In the series’ second installment, Princess Aislin draws on her pedrasi powers to confront a powerful enemy.
Exploring Mount Gora’s tunnels at the behest of her royal pedrasi grandfather, Aislin discovers vicious trolls collecting dragons’ eggs for a mysterious being they refer to as “her.” Using pedrasi powers to dispatch the trolls—with help from cavern-dwelling spriggans—Aislin, her guards, and her doll friend, Twinket, return to the pedrasi palace. On the way they meet angry fairies, upset that Aislin’s royal fairy grandparents are moving to the human world and opening the borders for humans to enter the magic realms. Asked to help with the transition, Aislin travels to the fairy palace, where, ignoring relentless lobbying from fairy wannabes, she selects her own multispecies ladies-in-waiting, provoking more fairy ire. Her royal relatives, too, realize mischief’s afoot. When, after the move, human nobles visit—including odious Rory and Aislin’s friend Tomas—events prove harm is intended, but by whom?

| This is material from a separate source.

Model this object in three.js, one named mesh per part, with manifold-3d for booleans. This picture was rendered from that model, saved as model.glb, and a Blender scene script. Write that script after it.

After a strong opening, the story quickly loses steam, remaining flat and nearly action-free until the final 30 pages. Exciting events are summarized, not shown. The author’s tendency to repeat what readers already know in dialogue that’s long on introductory greetings and action summaries and short on plot advancement and character development doesn’t help. Aislin’s gifts—exceptional magical powers, wide popularity, and prodigious beauty—deprive her of challenges, leaching her story of suspense. Human characters default to white; nonhuman but human-seeming Aislin has brown skin and long, dark hair.
Strictly for princess-culture devotees with a high boredom threshold.